To me, that is still unconstitutional.
 
Oldgateboatdriver said:
In a PR system, since many parties have fairly a solid minimum percentage of vote as starting point, the core group of politician these party choose becomes entrenched and near impossible to remove, even if the public would love nothing more than trounce them.

Brad Sallows said:
Ditto.  PR should not even be on any list of options.
.....
2) Further weakens independents and strengthens parties, which leads to...
3) ...further consolidation/centralization at the core of party power, militating against other attempted reforms intended to oppose the trend toward centralization.
4) Nothing prevents parties from filling party lists with duds who can't get elected in a riding but are thought by the party to be deserving of patronage.
......

Which probably explains the rise of right-wing parties in Europe; the same group of politicians kept on getting elected, and they stopped listening to their constituents.
 
Dolphin_Hunter said:
I think mixed PR is the way to go.  You'd still have FPTP, then so many seats would be allocated to PR.  New Zealand uses this model.

You'd vote for your chosen politician, then you'd vote for the party.  So everyone would still get to vote who represents their riding, however the boundaries would have to be redrawn.  A certain percentage of seats would be set aside for PR, those would be filled from the party list.

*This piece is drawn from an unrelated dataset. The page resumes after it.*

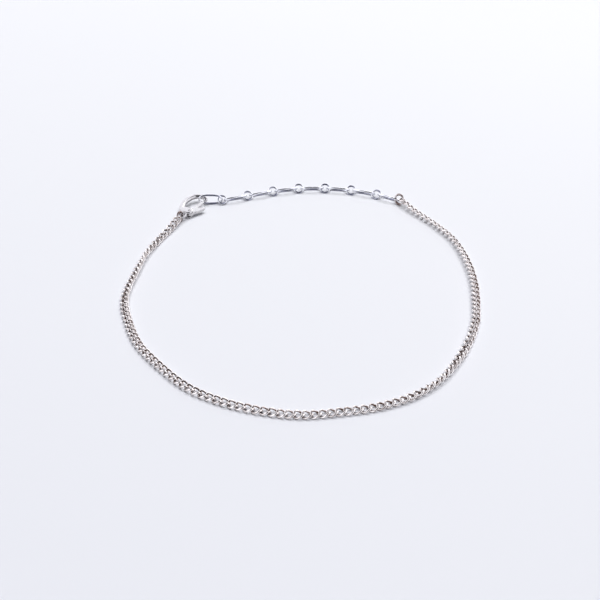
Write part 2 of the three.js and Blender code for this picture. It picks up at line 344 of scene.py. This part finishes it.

DH - I'll go this far with you:

Make the senate a PR house and keep the commons as FPTP single member. 

Then you can let the senators form government and let the commons go back to being the paymasters and the checks on government.  This would reinstate the primal balance between the governing "class" and the governed "class".

The union bosses would then be right up there in their rightful seats alongside the archbishops and the head of Power Corporation.  ;D

Oops - forgot to include the seats of Notley and Wall and the other Confederal Dukes pro tem.